Vous m’avez fait connaître qu’il est un Dieu ; maintenant je l’adore ; il me pardonne sans doute, ce Dieu de bonté, de l’avoir méconnu ; je n’ai pas joint la malice aux doutes qui m’ont agité si longtemps… Vous avez changé mon cœur ; je m’en aperçois à la tranquillité intérieure et au désir de bien faire que j’éprouve. Toujours sous les yeux de Dieu, je le regarde comme un père plein de tendresse ; je n’ose rien faire sans le prendre à témoin, et souvent je lui accuse mes défauts, mes erreurs, mes faiblesses avec une émotion qui doit lui plaire… Je respecte la foi du catholique, mais ce n’est pas la mienne ; devant les mêmes autels, lui et moi n’éprouvons pas les mêmes sentiments, quoique la même intention nous unisse dans un culte consacré par les lois…

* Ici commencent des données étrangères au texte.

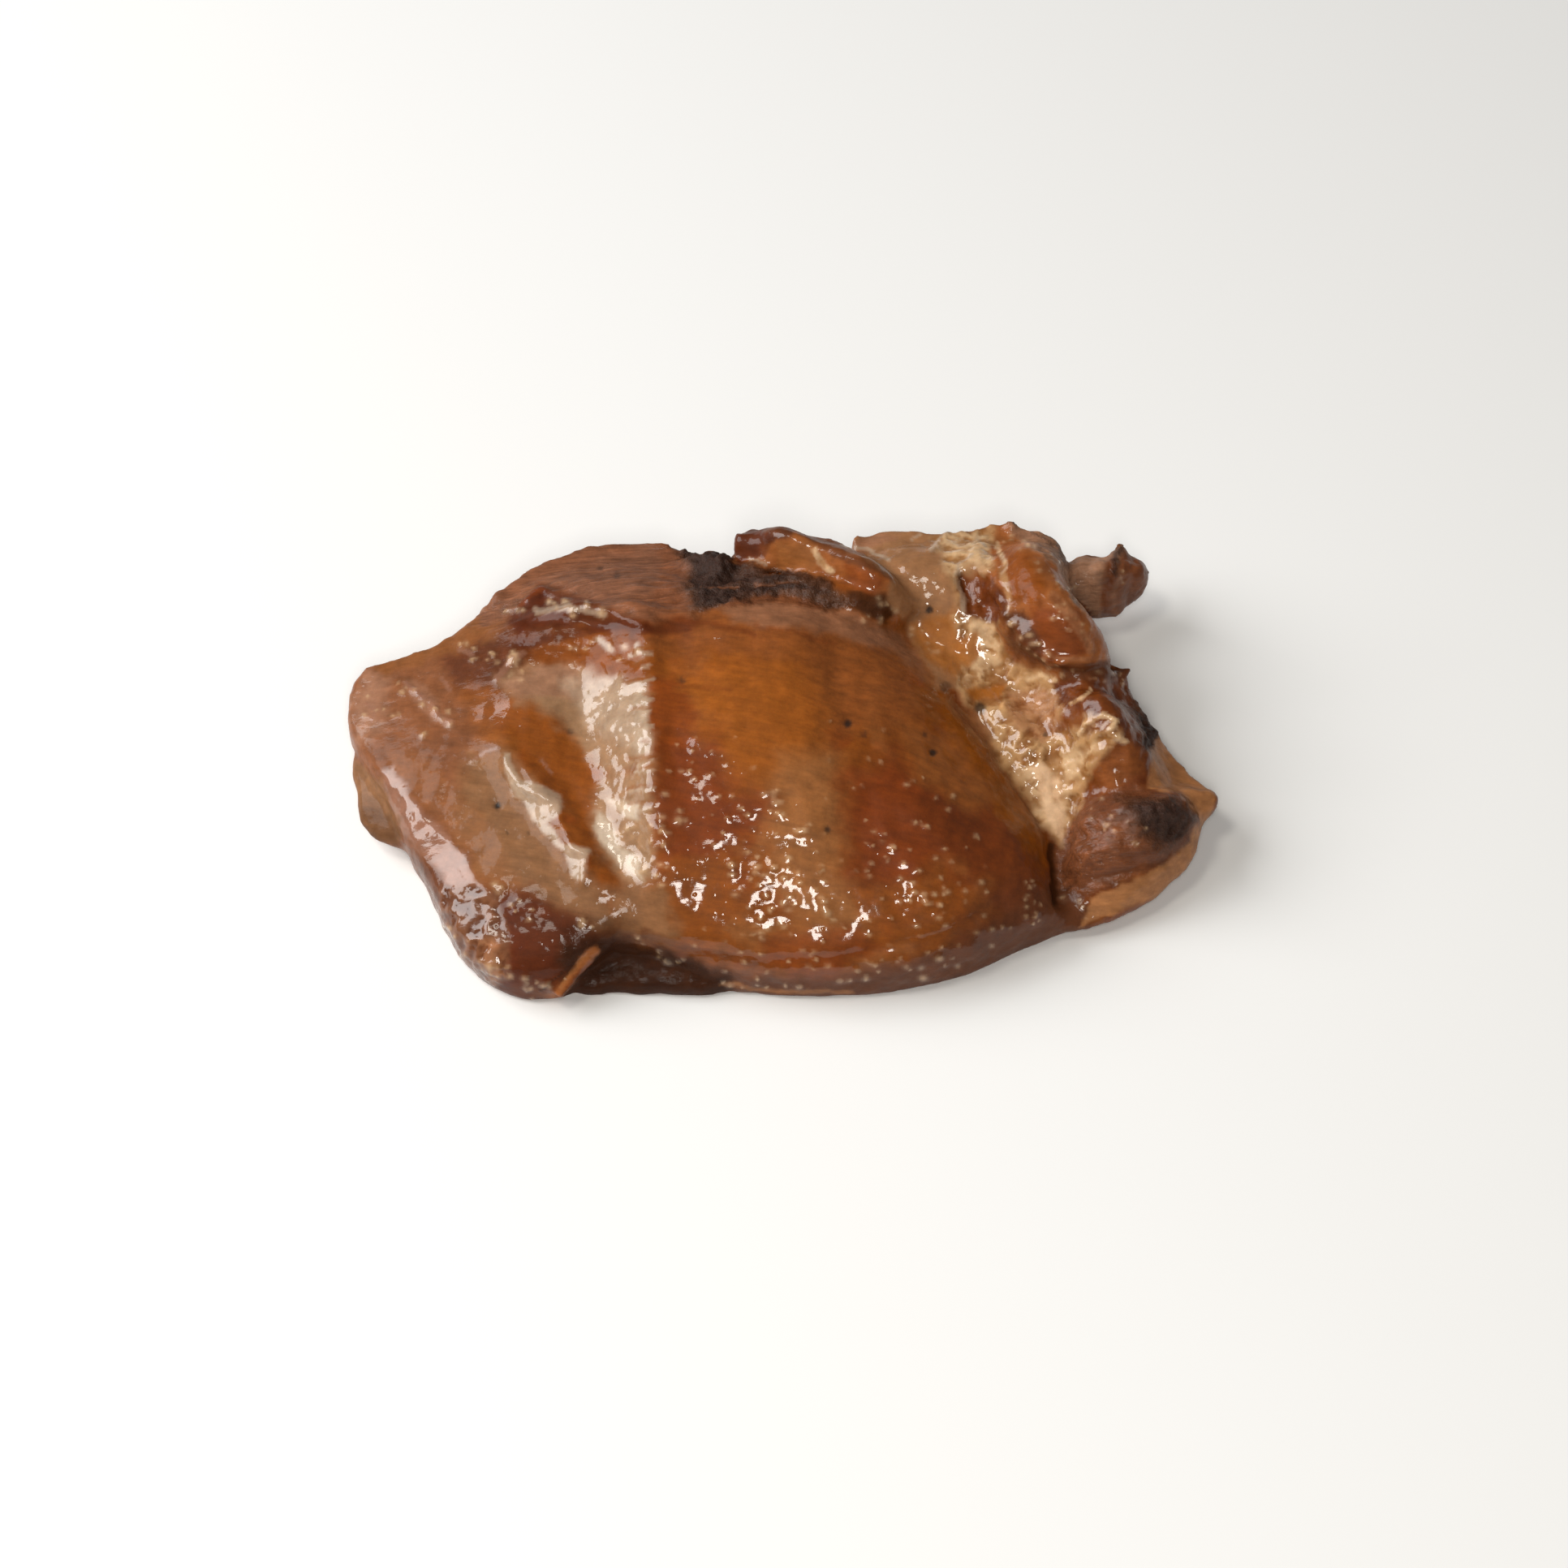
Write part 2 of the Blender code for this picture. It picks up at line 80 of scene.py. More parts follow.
# Each finish: colour as seen in daylight (sRGB, 0 to 255), roughness, how wet its glaze is, and the
# heights in millimetres of its wrinkles, crinkles, fibres and crumbs.
FINISHES = {
    "glaze_brown": ((134, 74, 34), 0.55, 0.8, 0.08, 0.00, 0.02, 0.00),
    "upper_brown": ((135, 78, 42), 0.60, 0.5, 0.06, 0.00, 0.05, 0.00),
    "grey_tan": ((148, 104, 78), 0.60, 0.4, 0.05, 0.00, 0.05, 0.00),
    "amber": ((150, 85, 38), 0.58, 0.6, 0.05, 0.00, 0.02, 0.00),
    "dull_amber": ((142, 78, 37), 0.60, 0.15, 0.14, 0.12, 0.05, 0.00),
    "hot_orange": ((129, 65, 15), 0.52, 0.8, 0.06, 0.00, 0.01, 0.00),
    "tan_glaze": ((153, 99, 58), 0.55, 0.8, 0.07, 0.00, 0.01, 0.00),
    "red_brown": ((120, 59, 4), 0.55, 0.8, 0.08, 0.00, 0.01, 0.00),
    "deep_brown": ((113, 58, 10), 0.55, 0.9, 0.10, 0.04, 0.01, 0.00),
    "olive_brown": ((141, 79, 29), 0.55, 0.4, 0.06, 0.00, 0.02, 0.00),
    "dark_edge": ((106, 64, 43), 0.60, 0.30, 0.14, 0.10, 0.02, 0.05),
    "shadow_meat": ((66, 42, 27), 0.65, 0.10, 0.10, 0.05, 0.05, 0.08),
    "purple_brown": ((94, 55, 38), 0.55, 0.7, 0.10, 0.06, 0.04, 0.02),
    "pale_fat": ((165, 127, 94), 0.42, 0.9, 0.08, 0.10, 0.02, 0.00),
    # Pale fat, painted paler still by a reflection of the window; also laid in thin lines as painted
    # glints.
    "white_fat_and_sheen": ((192, 165, 139), 0.36, 1.0, 0.08, 0.14, 0.02, 0.00),
    # A painted highlight: the window's reflection on pale fat, laid in as colour.
    "fat_painted_highlight": ((214, 192, 168), 0.36, 1.0, 0.08, 0.10, 0.02, 0.00),
    # Wet pink skin, laid paler than the skin around it as a painted sheen.
    "wet_pink_and_sheen": ((152, 106, 84), 0.40, 1.0, 0.10, 0.08, 0.02, 0.00),
    "wet_flakes": ((148, 96, 66), 0.42, 1.0, 0.10, 0.34, 0.02, 0.02),
    "golden_skin": ((146, 92, 54), 0.55, 0.15, 0.09, 0.08, 0.02, 0.00),
    "dark_skin": ((88, 45, 8), 0.58, 0.22, 0.10, 0.04, 0.02, 0.00),
    "matt_purple": ((86, 46, 32), 0.60, 0.15, 0.10, 0.06, 0.04, 0.02),
    "tan_fat": ((136, 96, 66), 0.55, 0.15, 0.05, 0.02, 0.01, 0.00),
    "pink_skin": ((133, 84, 56), 0.58, 0.15, 0.08, 0.04, 0.04, 0.00),
    "pale_pink": ((165, 119, 93), 0.55, 0.4, 0.10, 0.10, 0.03, 0.00),
    "fibre_meat": ((129, 87, 66), 0.65, 0.15, 0.06, 0.00, 0.19, 0.03),
    "tan_meat": ((132, 83, 57), 0.65, 0.12, 0.05, 0.00, 0.14, 0.01),
    "brown_meat": ((126, 76, 50), 0.60, 0.35, 0.24, 0.12, 0.16, 0.12),
    "grey_meat": ((154, 114, 89), 0.65, 0.15, 0.12, 0.00, 0.14, 0.06),
    "gold": ((180, 112, 52), 0.50, 0.9, 0.10, 0.12, 0.00, 0.00),
    "valley_tan": ((158, 112, 76), 0.55, 0.8, 0.09, 0.08, 0.02, 0.00),
    "pale_gold": ((228, 176, 121), 0.42, 1.0, 0.12, 0.40, 0.00, 0.00),
    # Cream fat; where it lies on the right lobe's crinkles, on beads and in thin lines it is partly a
    # painted highlight.
    "cream": ((252, 210, 162), 0.42, 1.0, 0.10, 0.28, 0.00, 0.00),
    "cream_band": ((250, 208, 166), 0.40, 0.9, 0.08, 0.12, 0.00, 0.00),
    "pink_fat": ((198, 136, 94), 0.50, 0.9, 0.12, 0.30, 0.02, 0.00),
    "cap_orange": ((162, 97, 54), 0.54, 0.5, 0.12, 0.10, 0.04, 0.00),
    "crust_brown": ((126, 68, 36), 0.55, 0.6, 0.14, 0.20, 0.03, 0.05),
    "under_tan": ((166, 113, 73), 0.60, 0.3, 0.04, 0.00, 0.05, 0.00),
    "char": ((64, 48, 42), 0.70, 0.20, 0.05, 0.00, 0.02, 0.46),
    "char_brown": ((86, 58, 44), 0.62, 0.30, 0.06, 0.05, 0.05, 0.34),
    "underside": ((150, 104, 78), 0.60, 0.25, 0.05, 0.00, 0.12, 0.00),
}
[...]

À un demi-siècle de distance, un autre disciple de Jean-Jacques, Eymar, évoque ainsi l’extraordinaire impression que lui fît la lecture de l’Émile :


Mes yeux couverts d’un nuage s’ouvrent à la lumière, se dessillent ; une clarté bienfaisante pénètre au-dedans de moi, et me découvre un nouveau monde moral, dans lequel je me crois subitement transporté. Je peindrais difficilement tout ce que j’éprouvais de ravissant dans ces méditations solitaires… ; la paix et le silence de la nuit, tout, jusqu’à la lueur vacillante de la lampe, concourait à rendre salutaires et profondes, dans mon cœur, les impressions qui devaient le transformer et lui donner une autre existence. Je baisais le livre, je l’arrosais de mes larmes, je ne pouvais plus m’en arracher. Un soir que je me rappelle très distinctement, la révolution fut si complète que, dès ce moment, je me sentis un nouvel être. Mes devoirs, qu’auparavant je dédaignais, me devinrent doux et sacrés.